Credo davvero che l’azienda più eterogenea e con diversità al suo interno sia anche l’azienda più forte. La diversità crea prodotti migliori. C’è un risvolto di business in quello per cui mi batto. Ma non è certo il principale motivo. Quello vero è che è la cosa giusta da fare.

Lei si è esposto personalmente: l’anno scorso ha fatto pubblicamente coming out dichiarandosi «orgoglioso di essere gay» e che questo è «un dono di Dio».
Mi sono esposto perché non puoi essere un leader se non sei autentico. Ci sono cose orribili che accadono soprattutto a bambini e ragazzini. Bullismo a scuola, essere trattati come cittadini di seconda classe, essere ostracizzati persino in famiglia. Ho sentito una responsabilità tremenda e ho dovuto dire qualcosa. Prima davo così tanto valore al mio privato che non volevo farlo. Sapevo che ci sarebbero state ripercussioni. Ma a un certo punto, dopo essere diventato Ceo di Apple, mi è diventato chiaro che avrei potuto fare la differenza, anche se magari solo per piccoli gruppi di persone. Così ho messo da parte la privacy e ho dichiarato chi sono.

Parlando di prodotti, Steve Jobs parlò dell’inizio dell’«era post-pc». Ma i tablet faticano. L’iPad non fa eccezione. Era solo una moda passeggera?
Io ho profonda fiducia nell’iPad e nel mercato dei tablet. Questa settimana stiamo lanciando l’iPad Pro. Attirerà attenzione nel segmento business ma anche quella dei creativi a cui diamo una penna digitale dalle caratteristiche uniche. E anche per il multimedia è uno strumento fantastico. Molti sostituiranno il loro vecchio iPad, altri lo impiegheranno al posto di un pc.

Lei stava usando un iPad Pro qui in Bocconi.

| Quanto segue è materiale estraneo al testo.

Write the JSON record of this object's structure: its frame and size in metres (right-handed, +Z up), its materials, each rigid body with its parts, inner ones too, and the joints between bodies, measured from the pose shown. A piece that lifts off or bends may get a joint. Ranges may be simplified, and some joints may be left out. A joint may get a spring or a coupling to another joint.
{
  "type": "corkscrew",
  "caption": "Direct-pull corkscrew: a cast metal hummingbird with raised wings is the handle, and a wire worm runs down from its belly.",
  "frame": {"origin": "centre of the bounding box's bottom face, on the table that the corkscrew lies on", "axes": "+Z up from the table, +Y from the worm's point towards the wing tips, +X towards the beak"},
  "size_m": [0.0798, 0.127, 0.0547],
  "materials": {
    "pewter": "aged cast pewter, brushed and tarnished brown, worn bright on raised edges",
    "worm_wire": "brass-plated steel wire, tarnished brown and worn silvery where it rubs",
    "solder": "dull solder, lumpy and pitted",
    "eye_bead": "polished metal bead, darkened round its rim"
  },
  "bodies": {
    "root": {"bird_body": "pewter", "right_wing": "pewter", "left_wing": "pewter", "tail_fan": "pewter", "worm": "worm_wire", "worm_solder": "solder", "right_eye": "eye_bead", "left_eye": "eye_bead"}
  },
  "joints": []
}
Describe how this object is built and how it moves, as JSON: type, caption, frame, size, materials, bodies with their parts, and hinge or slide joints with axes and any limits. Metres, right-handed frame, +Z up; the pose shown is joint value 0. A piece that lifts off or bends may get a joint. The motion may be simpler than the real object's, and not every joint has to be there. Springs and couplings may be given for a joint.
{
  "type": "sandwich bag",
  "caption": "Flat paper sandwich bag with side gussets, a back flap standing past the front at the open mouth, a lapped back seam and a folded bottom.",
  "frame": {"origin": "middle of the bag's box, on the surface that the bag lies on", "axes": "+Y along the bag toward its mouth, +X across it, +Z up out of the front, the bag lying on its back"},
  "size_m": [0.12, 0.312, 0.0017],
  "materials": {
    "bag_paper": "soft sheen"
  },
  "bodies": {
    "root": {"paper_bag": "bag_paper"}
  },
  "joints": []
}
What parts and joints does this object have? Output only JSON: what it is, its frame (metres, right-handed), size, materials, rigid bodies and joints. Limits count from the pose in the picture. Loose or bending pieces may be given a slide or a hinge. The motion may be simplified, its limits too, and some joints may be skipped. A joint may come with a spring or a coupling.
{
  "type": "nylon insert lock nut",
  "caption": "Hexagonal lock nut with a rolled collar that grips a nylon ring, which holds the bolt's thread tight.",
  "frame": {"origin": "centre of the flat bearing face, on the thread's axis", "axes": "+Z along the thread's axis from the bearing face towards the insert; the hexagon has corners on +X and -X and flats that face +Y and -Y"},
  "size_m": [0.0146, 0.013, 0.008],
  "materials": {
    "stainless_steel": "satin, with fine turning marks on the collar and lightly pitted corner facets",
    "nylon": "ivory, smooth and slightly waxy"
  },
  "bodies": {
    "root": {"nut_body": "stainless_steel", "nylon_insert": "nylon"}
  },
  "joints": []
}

Ha abbandonato il suo computer portatile MacBook?
Amo ancora moltissimo il Mac. Ma in questi giorni sono in viaggio e ho con me solo iPad Pro e iPhone.

Siamo a Milano. Finora come azienda non avete confermato l’arrivo di un Apple Store in centro città: succederà?
Sì, lo faremo. E lo Store avrà un design incredibile. Sarà un simbolo di apprezzamento verso la vostra cultura. Sarà un grande negozio e assumeremo molte persone. Vogliamo essere dentro la vita della comunità di cui ci mettiamo al servizio.